Files
Keybard-Vagabond-Demo/manifests/infrastructure/postgresql/README.md

341 lines
12 KiB
Markdown
Raw Normal View History

# PostgreSQL Infrastructure
This directory contains the CloudNativePG setup for high-availability PostgreSQL on the Kubernetes cluster.
## Architecture
- **3 PostgreSQL instances**: 1 primary + 2 replicas for high availability
- **Synchronous replication**: Zero data loss (RPO=0) configuration
- **Node distribution**: Instances distributed across n1, n2, and n3 nodes
- **Current cluster**: `postgres-shared` with instances `postgres-shared-2` (primary), `postgres-shared-4`, `postgres-shared-5`
- **Longhorn storage**: Single replica (PostgreSQL handles replication)

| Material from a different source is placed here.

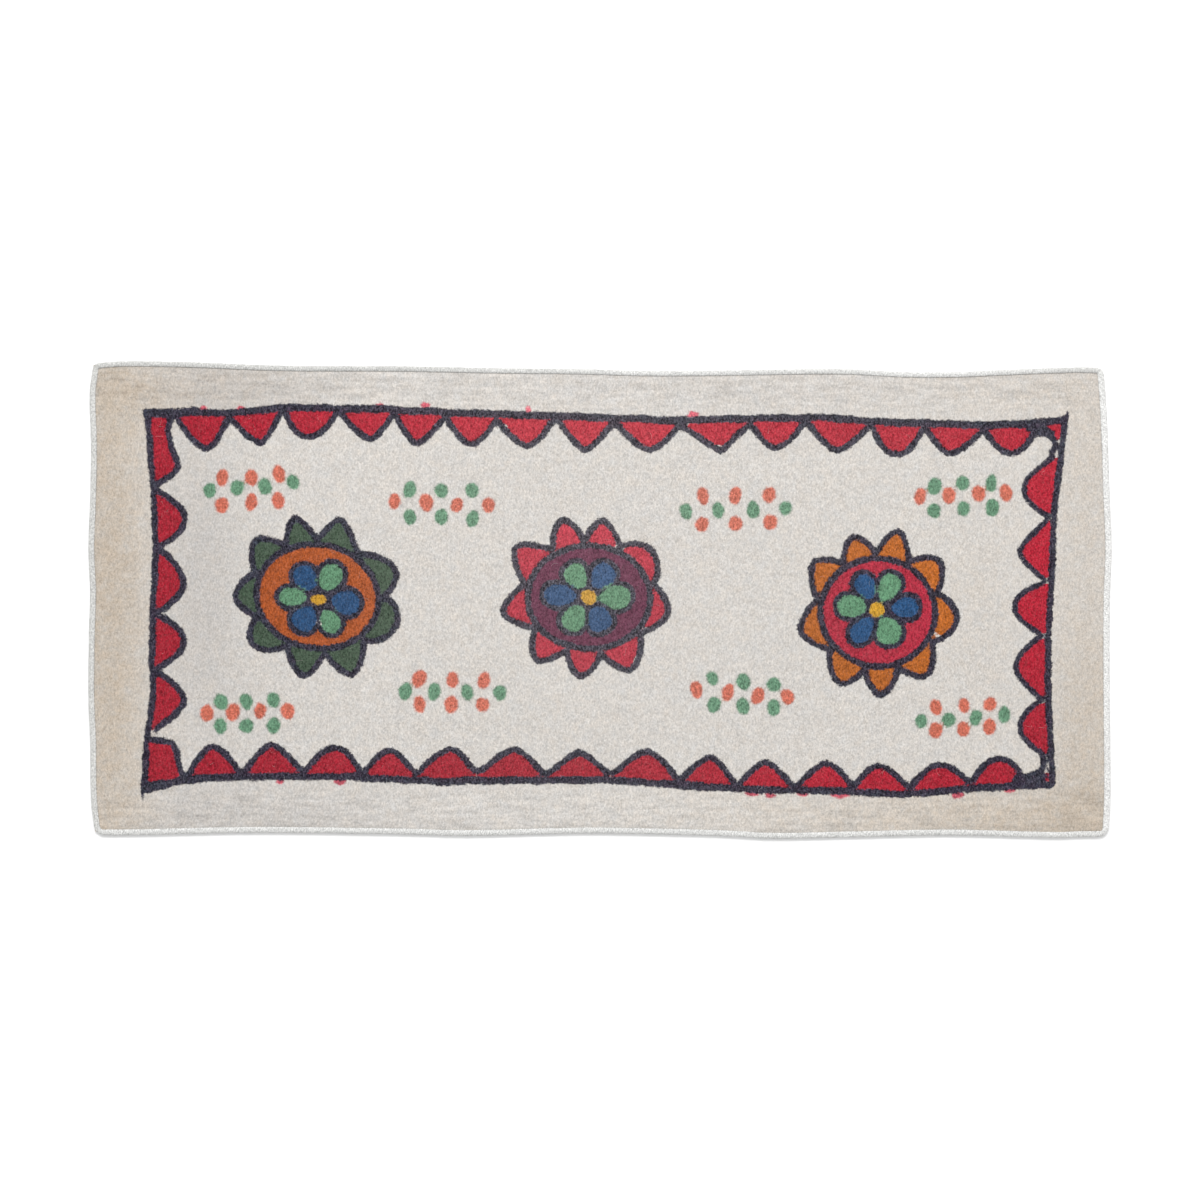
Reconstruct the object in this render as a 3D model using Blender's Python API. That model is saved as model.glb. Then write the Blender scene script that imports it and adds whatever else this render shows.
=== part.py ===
# A namad: a small hand-felted wool rug that lies flat, with a white yarn binding sewn over its edge.
# The rug's length runs along X and its width along Y. The underside lies on z = 0.

import math
from collections import namedtuple

import bmesh
import bpy

MM = 0.001

# Felt, in millimetres
FELT_THICKNESS = 5.5
SHOULDER_Z = 5.2
SHOULDER_RUN = 5.0
FIELD_RUN = 14.0
TONGUE_TOP_Z = 4.6
TONGUE_BOTTOM_Z = 1.6
TONGUE_TAPER = 0.2

# Binding, in millimetres: its yarn wraps the felt's pressed edge above, outside and below
YARN = 1.7
BINDING_HEIGHT = 6.8
LIP_Z = 5.6
PIECE_GAP = 0.3

# Spacing of the mesh
LONG_STEPS = 50
SHORT_STEPS = 23
ARC_STEPS = 2
SMALLEST_RADIUS = 3.0

# The outer edge of the binding. Each row says how far the edge lies out from the rug's middle at one
# place along that side. A side runs from low to high X or Y, with the binding's width on its top face.
Row = namedtuple("Row", "along out")
Side = namedtuple("Side", "binding_width rows")
SIDES = {
    "bottom": Side(8.8, (
        Row(-718, 345.0), Row(-513, 341.3), Row(-293, 343.5), Row(-198, 345.9), Row(-59, 342.8),
        Row(0, 342.1), Row(117, 344.3), Row(190, 346.5), Row(249, 350.0), Row(366, 347.9),
        Row(513, 345.0), Row(667, 348.7), Row(718, 347.2),
    )),
    "right": Side(9.6, (
        Row(-330, 746.0), Row(-293, 748.3), Row(-147, 747.2), Row(0, 747.2), Row(73, 750.0),
        Row(147, 747.2), Row(234, 744.4), Row(293, 741.6), Row(330, 738.7),
    )),
    "top": Side(7.8, (
        Row(-735, 347.6), Row(-703, 350.0), Row(-601, 348.7), Row(-513, 345.0), Row(-440, 343.2),
        Row(-293, 342.8), Row(-147, 339.9), Row(-29, 338.7), Row(59, 336.2), Row(147, 336.2),
        Row(293, 338.4), Row(366, 338.4), Row(440, 334.4), Row(513, 334.0), Row(586, 337.0),
        Row(703, 341.3), Row(725, 340.6),
    )),
    "left": Side(8.8, (
        Row(-335, 741.5), Row(-293, 746.1), Row(-205, 747.2), Row(-147, 749.8), Row(-44, 748.9),
        Row(15, 747.2), Row(73, 750.0), Row(147, 747.2), Row(234, 746.0), Row(303, 748.3),
        Row(337, 743.8),
    )),
}

# The sides in the order of travel, anticlockwise, and the radius of the corner where each one starts
ORDER = ("bottom", "right", "top", "left")
CORNER_RADII = {"bottom": 14.0, "right": 13.0, "top": 10.0, "left": 9.0}

# Low waves left in the felt by rolling it by hand: centre, length and width of each, turn and height
Wave = namedtuple("Wave", "x y length width turn_deg height")
WAVES = (
    Wave(-560, 60, 420, 190, 75, 0.35),
    Wave(-330, -210, 300, 120, 8, -0.30),
    Wave(-120, 305, 260, 60, 2, 0.35),
    Wave(90, 318, 330, 46, -3, -0.35),
    Wave(60, -40, 520, 210, 12, 0.25),
    Wave(330, 300, 300, 60, 4, 0.40),
    Wave(-190, -315, 280, 50, -2, 0.35),
    Wave(420, -250, 300, 110, -10, -0.30),
    Wave(640, 20, 330, 130, 84, 0.35),
)


def eased(rows, along):
    """The smooth curve through a side's rows, level past its first and last row."""
    if along <= rows[0].along:
        return rows[0].out
    if along >= rows[-1].along:
        return rows[-1].out
    slopes = [0.0]
    for before, after in zip(rows[:-2], rows[2:]):
        slopes.append((after.out - before.out) / (after.along - before.along))
    slopes.append(0.0)
    index = max(i for i in range(len(rows) - 1) if rows[i].along <= along)
    low, high = rows[index], rows[index + 1]
    span = high.along - low.along
    t = (along - low.along) / span
    rise = (high.out - low.out) * t * t * (3 - 2 * t)
    lean = slopes[index] * t * (1 - t) ** 2 - slopes[index + 1] * t * t * (1 - t)
    return low.out + rise + lean * span


def on_side(name, along, inset):
    """The point of one side's edge at a place along it, moved inwards by inset."""
    out = eased(SIDES[name].rows, along) - inset
    return {
        "bottom": (along, -out),
        "right": (out, along),
        "top": (along, out),
        "left": (-out, along),
    }[name]


def rim(share, extra):
    """One closed loop round the rug, anticlockwise from the low left corner.

    It lies inside the outer edge by a share of each side's binding width plus an extra length.
    """
    insets = {name: share * side.binding_width + extra for name, side in SIDES.items()}

    def reach(name, neighbour):
        row = SIDES[name].rows[0 if neighbour in ("left", "bottom") else -1]
        return row.out - insets[name]

    def radius(name):
        return max(CORNER_RADII[name] - max(insets.values()), SMALLEST_RADIUS)

    loop = []
    for index, name in enumerate(ORDER):
        after = ORDER[(index + 1) % len(ORDER)]
        travel = 1 if name in ("bottom", "right") else -1
        start_at = -travel * reach(ORDER[index - 1], name)
        end_at = travel * reach(after, name)
        run_start = start_at + travel * radius(name)
        run_end = end_at - travel * radius(after)
        for step in range(ARC_STEPS):
            turn = math.radians(45) * (1 - step / ARC_STEPS)
            along = run_start - travel * radius(name) * math.sin(turn)
            loop.append(on_side(name, along, insets[name] + radius(name) * (1 - math.cos(turn))))
        steps = LONG_STEPS if name in ("bottom", "top") else SHORT_STEPS
        for step in range(steps + 1):
            along = run_start + (run_end - run_start) * step / steps
            loop.append(on_side(name, along, insets[name]))
        for step in range(1, ARC_STEPS):
            turn = math.radians(45) * step / ARC_STEPS
            along = run_end + travel * radius(after) * math.sin(turn)
            loop.append(on_side(name, along, insets[name] + radius(after) * (1 - math.cos(turn))))
    return loop


COLUMNS = LONG_STEPS + 2 * ARC_STEPS
ROWS = SHORT_STEPS + 2 * ARC_STEPS


def sheet_point(loop, column, row):
    """A point of the even net stretched inside a loop, on the loop itself along its rim."""
    count = len(loop)
    low = loop[column]
    high = loop[(2 * COLUMNS + ROWS - column) % count]
    left = loop[(count - row) % count]
    right = loop[(COLUMNS + row) % count]
    corners = (loop[0], loop[COLUMNS], loop[COLUMNS + ROWS], loop[2 * COLUMNS + ROWS])
    s = (low[0] - corners[0][0]) / (corners[1][0] - corners[0][0])
    t = (left[1] - corners[0][1]) / (corners[3][1] - corners[0][1])
    weights = ((1 - s) * (1 - t), s * (1 - t), s * t, (1 - s) * t)
    point = []
    for axis in (0, 1):
        between_rows = low[axis] * (1 - t) + high[axis] * t
        between_columns = left[axis] * (1 - s) + right[axis] * s
        shared = sum(weight * corner[axis] for weight, corner in zip(weights, corners))
        point.append(between_rows + between_columns - shared)
    return point


def felt_height(x, y):
    """Height of the felt's top face over its field."""
    height = FELT_THICKNESS
    for wave in WAVES:
        turn = math.radians(wave.turn_deg)
        lengthways = (x - wave.x) * math.cos(turn) + (y - wave.y) * math.sin(turn)
        sideways = (y - wave.y) * math.cos(turn) - (x - wave.x) * math.sin(turn)
        distance = (lengthways / (wave.length / 2)) ** 2 + (sideways / (wave.width / 2)) ** 2
        height += wave.height * math.exp(-distance)
    return height


def pull_out(bm, edges, loop, z):
    """Extrudes a rim of edges and moves the new rim onto a loop at height z."""
    made = bmesh.ops.extrude_edge_only(bm, edges=edges)["geom"]
    new_edges = [item for item in made if isinstance(item, bmesh.types.BMEdge)]
    station = bm.verts.layers.int["station"]
    for vert in (item for item in made if isinstance(item, bmesh.types.BMVert)):
        x, y = loop[vert[station]]
        vert.co = (x * MM, y * MM, z * MM)
    return new_edges


def finish(bm, name, colour, roughness):
    """Turns a finished mesh into an object with its own material, faces pointing out."""
    bmesh.ops.recalc_face_normals(bm, faces=bm.faces)
    mesh = bpy.data.meshes.new(name)
    bm.to_mesh(mesh)
    bm.free()
    mesh.shade_smooth()
    mesh.set_sharp_from_angle(angle=math.radians(40))
    material = bpy.data.materials.new(name)
    material.use_nodes = True
    shader = material.node_tree.nodes["Principled BSDF"]
    shader.inputs["Base Color"].default_value = (*colour, 1)
    shader.inputs["Roughness"].default_value = roughness
    shader.inputs["Metallic"].default_value = 0
    mesh.materials.append(material)
    body = bpy.data.objects.new(name, mesh)
    bpy.context.scene.collection.objects.link(body)
    return body


# Felt: an even net for the field, then its rim pulled outwards into the pressed tongue and back under
def make_felt():
    bm = bmesh.new()
    bmesh.ops.create_grid(bm, x_segments=COLUMNS, y_segments=ROWS, size=1)
    station = bm.verts.layers.int.new("station")
    loop = rim(1, FIELD_RUN)
    for vert in bm.verts:
        column = round((vert.co.x + 1) / 2 * COLUMNS)
        row = round((vert.co.y + 1) / 2 * ROWS)
        if row == 0:
            vert[station] = column
        elif column == COLUMNS:
            vert[station] = COLUMNS + row
        elif row == ROWS:
            vert[station] = 2 * COLUMNS + ROWS - column
        elif column == 0:
            vert[station] = len(loop) - row
        x, y = sheet_point(loop, column, row)
        vert.co = (x * MM, y * MM, felt_height(x, y) * MM)

    edges = [edge for edge in bm.edges if edge.is_boundary]
    steps = (
        (1, SHOULDER_RUN, SHOULDER_Z),
        (1, PIECE_GAP, TONGUE_TOP_Z),
        (0, YARN + PIECE_GAP, TONGUE_TOP_Z - TONGUE_TAPER),
        (0, YARN + PIECE_GAP, TONGUE_BOTTOM_Z + TONGUE_TAPER),
        (1, PIECE_GAP, TONGUE_BOTTOM_Z),
        (1, PIECE_GAP, 0),
    )
    for share, extra, z in steps:
        edges = pull_out(bm, edges, rim(share, extra), z)
    bmesh.ops.contextual_create(bm, geom=edges)
    return finish(bm, "felt", (0.69, 0.66, 0.62), 0.95)


# Binding: one rounded hook section swept round the edge, open only where the felt's tongue enters it
def make_binding():
    sections = (
        (0, 2.2, 0),
        (0, 0.5, 1.2),
        (0, 0, 3.2),
        (0, 0.6, 5.2),
        (0, 2.6, 6.4),
        (0.55, 0, BINDING_HEIGHT),
        (1, 0, LIP_Z),
        (1, 0, TONGUE_TOP_Z + PIECE_GAP),
        (0, YARN, TONGUE_TOP_Z + PIECE_GAP - TONGUE_TAPER),
        (0, YARN, TONGUE_BOTTOM_Z - PIECE_GAP + TONGUE_TAPER),
        (1, 0, TONGUE_BOTTOM_Z - PIECE_GAP),
    )
    bm = bmesh.new()
    loop = rim(1, 0)
    bmesh.ops.create_circle(bm, segments=len(loop), radius=1)
    station = bm.verts.layers.int.new("station")
    bm.verts.index_update()
    for vert in bm.verts:
        vert[station] = vert.index
        vert.co = (loop[vert.index][0] * MM, loop[vert.index][1] * MM, 0)
    first = list(bm.edges)
    edges = first
    for share, extra, z in sections:
        edges = pull_out(bm, edges, rim(share, extra), z)
    bmesh.ops.bridge_loops(bm, edges=first + edges)
    return finish(bm, "edge_binding", (0.72, 0.71, 0.68), 0.85)


for old in list(bpy.data.objects):
    bpy.data.objects.remove(old)
make_felt()
make_binding()
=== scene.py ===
# %% [markdown]
# # A small namad
# A namad is a rug without a loom: combed wool is laid out in layers, wetted, rolled and trodden until it
# felts. The pattern is dyed wool laid on the cream ground before rolling, so it is colour inside the felt,
# with hairy edges, and nothing of it is a piece on its own. Then white yarn is sewn over the raw edge.
#
# So there are two pieces that matter: the felt sheet and the sewn edge. The rest is fine hair. The sheet is
# one dense net of faces that carries the drawing as numbers, and the material turns them into dyed wool.

# %% The frame that everything has to fit
import math
import random

import bmesh
import bpy
import numpy as np
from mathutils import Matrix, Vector, noise


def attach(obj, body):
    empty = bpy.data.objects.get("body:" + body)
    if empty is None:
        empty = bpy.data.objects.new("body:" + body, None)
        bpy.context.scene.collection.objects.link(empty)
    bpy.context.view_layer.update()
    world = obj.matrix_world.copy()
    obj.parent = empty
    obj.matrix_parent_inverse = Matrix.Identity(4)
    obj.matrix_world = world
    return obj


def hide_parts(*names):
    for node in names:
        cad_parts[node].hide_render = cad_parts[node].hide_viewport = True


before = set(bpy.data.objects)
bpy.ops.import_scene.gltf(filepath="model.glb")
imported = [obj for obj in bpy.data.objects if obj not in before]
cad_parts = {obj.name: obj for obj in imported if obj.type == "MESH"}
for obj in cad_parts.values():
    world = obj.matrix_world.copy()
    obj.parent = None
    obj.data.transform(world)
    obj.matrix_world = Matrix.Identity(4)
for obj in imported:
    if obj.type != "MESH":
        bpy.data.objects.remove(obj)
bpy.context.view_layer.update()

MM = 0.001
FELT_THICKNESS = 5.5


def put(name, data):
    """A new object, standing in the scene."""
    made = bpy.data.objects.new(name, data)
    bpy.context.scene.collection.objects.link(made)
    return made


def new_material(name, **looks):
    """A material and its shader, whose inputs are set by their names."""
    material = bpy.data.materials.new(name)
    material.use_nodes = True
    shader = material.node_tree.nodes["Principled BSDF"]
    for label, value in looks.items():
        shader.inputs[label.replace("_", " ")].default_value = value
    return material, shader


# %% [markdown]
# ## Camera, floor and light
# The rug was photographed from straight above, with a long lens, so that its sides stay parallel. The
# camera hangs over the middle and looks down. The width of floor it sees sets its height.
#
# The light is that of a product table: white all round, with one wide soft lamp beyond the rug's far edge.
# The lamp gives the roll of the edge its lit and its shaded side. A harder lamp would show the hair better,
# but the photograph has hardly any shadow.

# %% Camera
SEEN_WIDTH = 1.758
LENS = 85
SENSOR = 36

camera_data = bpy.data.cameras.new("camera")
camera_data.lens = LENS
camera_data.sensor_width = SENSOR
camera = put("camera", camera_data)
camera.location = (0, 0, FELT_THICKNESS * MM + SEEN_WIDTH * LENS / SENSOR)
bpy.context.scene.camera = camera
print("camera height, metres:", round(camera.location.z, 3))

# %% Floor and light
FLOOR_SIZE = 6.0
LAMP_PLACE = Vector((0.0, 4.6, 5.4))
LAMP_SIZE = (6.0, 2.6)
LAMP_POWER = 400
SKY = 0.74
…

- **Shared cluster**: One PostgreSQL cluster that applications can share
## Components
### **Core Components**
- `namespace.yaml`: PostgreSQL system namespace
- `repository.yaml`: CloudNativePG Helm repository
- `operator.yaml`: CloudNativePG operator deployment
- `postgresql-storageclass.yaml`: Optimized storage class for PostgreSQL
- `cluster-shared.yaml`: Shared PostgreSQL cluster configuration
### **Monitoring Components**
- `postgresql-dashboard-metrics.yaml`: Custom metrics ConfigMap for enhanced monitoring
- `postgresql-dashboard-rbac.yaml`: RBAC permissions for metrics collection
- Built-in ServiceMonitor: Automatically configured for OpenObserve integration
### **Backup Components**
- `backup-config.yaml`: CloudNativePG backup configuration
- Longhorn integration: S3 backup via label-based volume selection
## Services Created
CloudNativePG automatically creates these services:
- `postgresql-shared-rw`: Write operations (connects to primary)
- `postgresql-shared-ro`: Read-only operations (connects to replicas)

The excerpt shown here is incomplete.